Une autre qualité de l’ouvrage est que la description très détaillée de l’organisation de la garnison, de ses effectifs, de sa vie (on sait exactement quel fut le rythme des relèves durant la seconde guerre mondiale) se trouve mise en rapport direct avec les options, parfois hésitantes d’ailleurs, du haut commandement, voire du département militaire, et même avec les événements internationaux dont découlaient les choix stratégiques de la Suisse. Ainsi le débat perpétuel entre les tenants de la micro-histoire et les adeptes de la grande histoire se trouve-t-il réglé: l’une s’inscrit dans l’autre.

Signalons encore qu’apparaissent, au fil des chapitres, les figures attachantes et parfois remarquables de plusieurs officiers qui ont marqué la garnison: le major, puis lieutenant-colonel, puis colonel Dietler, qui développa le dispositif fortifié jusqu’en 1910 avant de prendre la tête du service fédéral des fortifications; le colonel Fama, de la grande famille de Saxon, un fort tempérament, qui resta à la tête de la garnison pendant quinze ans jusqu’en 1919 (et qui, à sa retraite, habita Lausanne; ce Valaisan fils d’un immigré dalmate fut alors membre de la Ligue vaudoise!); le capitaine Ernest Léderrey, instructeur énergique et charismatique qui reprit en main l’instruction de la garnison; et l’on en passe, mais on n’omettra pas de citer le major, puis lieutenant- colonel Charles Buxcel, instituteur au civil, dont les vieux Pulliérans se rappellent la silhouette droite et la démarche martiale; comme commissaire des guerres de la brigade 10, il devait nourrir, au plus fort de la mobilisation en 1943, 25 000 hommes et 2100 chevaux et mulets, ainsi que la population civile du secteur en cas d’enclenchement des hostilités!

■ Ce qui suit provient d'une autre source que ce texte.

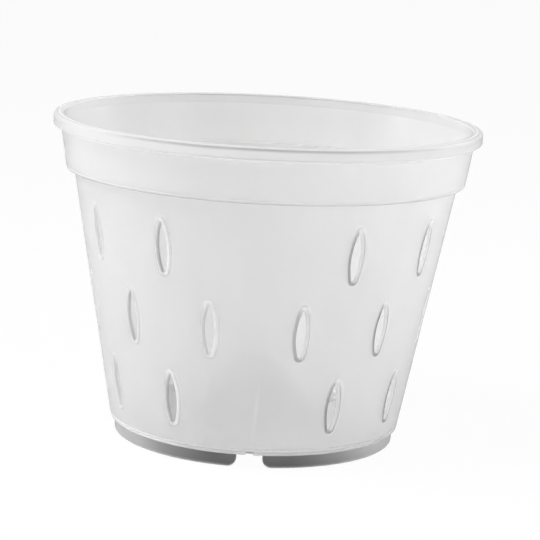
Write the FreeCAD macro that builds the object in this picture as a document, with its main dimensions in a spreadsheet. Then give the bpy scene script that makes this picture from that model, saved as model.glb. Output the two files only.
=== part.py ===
import FreeCAD, Part
import Sketcher
import math
import os

# A clear plastic orchid pot: one thin moulding, kept as its named regions
# The origin is the middle of the four feet, on the surface that they stand on
# The front foot gap faces -Y

# Driving sizes in millimetres: name, value, meaning
SIZES = (
    ("rim_radius", 75.0, "outside of the lip"),
    ("rim_height", 112.8, "top of the lip above the ground"),
    ("lip_depth", 4.2, "lip from its top to its underside"),
    ("lip_overhang", 2.6, "how far the lip stands out from the collar"),
    ("lip_thickness", 3.6, "lip across its top"),
    ("lip_seat", 0.8, "how far the collar rises into the lip"),
    ("lip_top_round", 1.1, "rounding of the outer top edge of the lip"),
    ("lip_inner_round", 0.6, "rounding of the inner top edge of the lip"),
    ("lip_bottom_round", 0.6, "rounding of the outer bottom edge of the lip"),
    ("wall_thickness", 1.2, "wall and collar, measured across"),
    ("wall_top_radius", 67.4, "outside of the wall under the step"),
    ("wall_foot_radius", 51.55, "outside of the wall on top of the heel"),
    ("collar_depth", 19.1, "from the top of the lip to the underside of the step"),
    ("step_thickness", 1.3, "shoulder between wall and collar"),
    ("step_overhang", 2.6, "how far the collar stands out from the wall"),
    ("step_round", 0.5, "rounding of the lower edge of the step"),
    ("heel_depth", 2.2, "heel from its underside to the foot of the wall"),
    ("heel_round", 1.45, "rounding of the lower outer edge"),
    ("heel_inner_round", 0.5, "rounding between the floor and the wall, inside"),
    ("foot_height", 4.6, "feet, from the ground to the underside of the floor"),
    ("foot_thickness", 1.6, "feet, measured across"),
    ("foot_gap", 9.0, "opening between two feet"),
    ("foot_end_round", 3.2, "rounding of the lower corners beside a gap"),
    ("foot_edge_round", 1.0, "rounding of the outer edge that touches the ground"),
    ("notch_width", 2.6, "notch over each foot gap"),
    ("notch_depth", 0.9, "notch over each foot gap"),
    ("slot_length", 19.5, "wall slots, from end to end"),
    ("slot_width", 5.6, "wall slots at their widest"),
    ("slot_top_width", 2.4, "wall slots at their narrow upper end"),
    ("slot_bottom_width", 3.4, "wall slots at their blunt lower end"),
    ("slot_rise", 9.2, "widest place of a slot above its lower end"),
    ("slot_margin_below", 5.75, "from the heel to the lowest row of slots"),
    ("slot_margin_above", 8.45, "from the highest row of slots to the step"),
    ("floor_thickness", 1.4, "floor of the pot"),
    ("drain_width", 4.0, "drain slots in the floor"),
    ("drain_start_radius", 30.0, "inner end of the drain slots"),
    ("drain_end_radius", 42.0, "outer end of the drain slots"),
    ("cone_base_radius", 24.0, "outside of the cone at the floor"),
    ("cone_top_radius", 6.0, "outside of the cone under its cap"),
    ("cone_rise", 19.2, "cone from the top of the floor to its cap"),
    ("cone_thickness", 1.5, "wall of the cone, measured across"),
    ("cap_thickness", 1.4, "closed top of the cone"),
    ("cap_round", 0.8, "rounding of the edge of the cap"),
    ("vent_width", 3.0, "vents in the cone"),
    ("vent_length", 9.0, "vents in the cone, measured upright"),
)

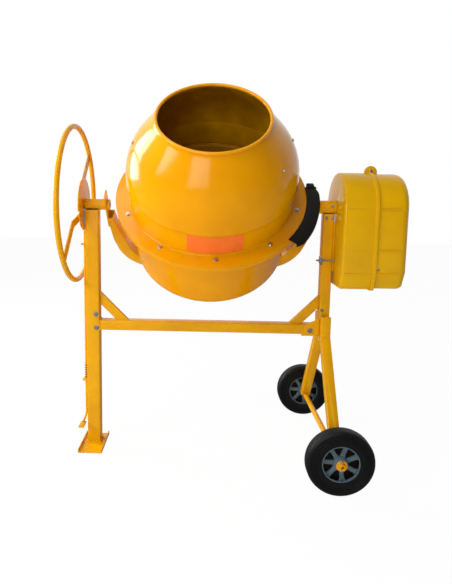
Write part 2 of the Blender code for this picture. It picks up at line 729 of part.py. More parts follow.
# ---------------------------------------------------------------- drum
def bowl_profile():
    """Outside of the upper drum from its rolled mouth down to the flange edge."""
    curl = 0.0015
    outer = MOUTH_RADIUS - SHEET
    neck = outer - 2 * curl
    top = MOUTH_RISE - SHEET
    shoulder = BOWL_RADIUS - SHOULDER_CURVE * (1 - math.cos(CONE_ANGLE))
    cone_rise = (shoulder - neck) / math.tan(CONE_ANGLE)
    neck_low = top - 2 * curl - 0.003
    arc_centre = (BOWL_RADIUS - SHOULDER_CURVE,
                  neck_low - cone_rise - SHOULDER_CURVE * math.sin(CONE_ANGLE))
    points = [(outer, top - 2 * curl - 0.002), (outer, top - curl)]
    points += [(outer - curl, top), (neck, top - curl), (neck, neck_low)]
    points += arc(arc_centre, SHOULDER_CURVE, CONE_ANGLE, 0.0, 6)
    points += [(BAND_RADIUS, FLANGE_RISE), (FLANGE_RADIUS, FLANGE_RISE)]
    return points


def bowl_and_band():
    """The upper drum's outside above its widest line and below it, with clearance between.

    The two rims lean by the bend there, so the cut is wider outside than inside.
    """
    wall = bowl_profile()
    above, widest, below = (Vector(point) for point in wall[-4:-1])
    bend = (widest - above).angle(below - widest)
    back = (above - widest).normalized() * (GAP + SHEET * math.sin(bend))
    return wall[:-3] + [tuple(widest + back)], wall[-3:]


def pan_profile():
    """Outside of the lower drum from the flange edge down to the spindle hole."""
    rise = FLANGE_RISE - SHEET - GAP - SHEET
    centre = (PAN_RADIUS - PAN_CORNER, PAN_CORNER - PAN_DEPTH)
    points = [(FLANGE_RADIUS, rise), (PAN_RADIUS, rise)]
    points += arc(centre, PAN_CORNER, 0.0, -math.pi / 2, 6)
    points.append((SPINDLE_RADIUS + GAP, -PAN_DEPTH))
    return points


def drum_radius(profile, height):
    """Outside radius of a drum profile at a height."""
    for (r0, z0), (r1, z1) in zip(profile, profile[1:]):
        if min(z0, z1) <= height <= max(z0, z1) and z0 != z1:
            return r0 + (r1 - r0) * (height - z0) / (z1 - z0)
    raise ValueError(f"the drum has no wall at {height}")


def build_drum_shells():
    """Upper and lower drum, pressed from sheet and bolted together at their flanges.

    The upper drum's band is a node of its own, so that collision follows the hollow inside.
    """
    bowl, band = bowl_and_band()
    profiles = {"drum_bowl": bowl, "drum_band": band, "drum_pan": pan_profile()}
    shells = []
    for name, profile in profiles.items():
        shell = turned(name, profile, drum_frame(), ROUND_STEPS, closed=False, wall=SHEET)
        dress(shell, "drum_enamel")
        shells.append(shell)
    return shells


def build_blades():
    """Two mixing blades that follow the drum's wall, one each side."""
    bowl = bowl_profile()
    clearance = (SHEET + 1.5 * GAP) / math.cos(CONE_ANGLE / 2)
    heights = [FLANGE_RISE + rise for rise in BLADE_STATIONS]
    outer = [(PAN_RADIUS - clearance, PAN_CORNER - PAN_DEPTH),
             (PAN_RADIUS - clearance, FLANGE_RISE + SHEET)]
    outer += [(drum_radius(bowl, height) - clearance, height) for height in heights]
    inner = [(radius - BLADE_WIDTH, height) for radius, height in outer[::-1]]
    blades = []
    for name, turn in {"right_blade": 0.0, "left_blade": math.pi}.items():
        place = drum_frame() @ Matrix.Rotation(turn, 4, "Z") @ Matrix.Rotation(math.pi / 2, 4, "X")
        blade = plate(name, [outer + inner], BLADE_THICKNESS,
                      place @ Matrix.Translation((0, 0, -BLADE_THICKNESS / 2)))
        dress(blade, "drum_inside")
        blades.append(blade)
    return blades


def tooth_columns(teeth, offset):
    """Angle and tip flag of each corner of the teeth, once round."""
    pitch = 2 * math.pi / teeth
    columns = []
    for i in range(teeth):
        for place, tip in ((-0.27, False), (-0.12, True), (0.12, True), (0.27, False)):
            columns.append((pitch * (i + offset + place), tip))
    return columns


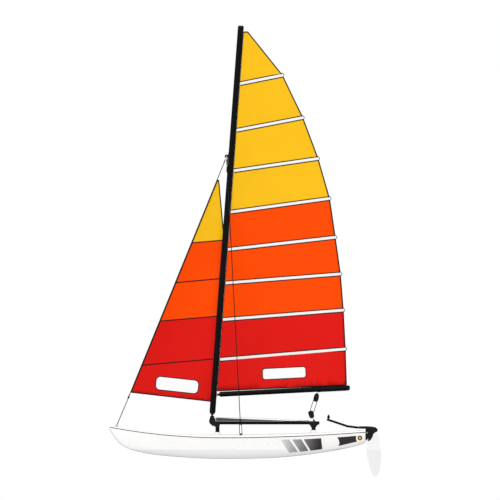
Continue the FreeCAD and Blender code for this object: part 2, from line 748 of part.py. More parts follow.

Cela dit, quel est exactement ce secteur, allez-vous demander; et à qui la garnison fut-elle subordonnée au fil des décennies; et qu’en est-il du fort de Chillon; et de la pénible construction de la route de Morcles? On ne vous le dira pas ici. Lisez M. Rochat.

Notes:

1 Pierre Rochat, La garnison de Saint-Maurice, Un demi-siècle d’histoire militaire, Editions Cabédita, Bière, 2013.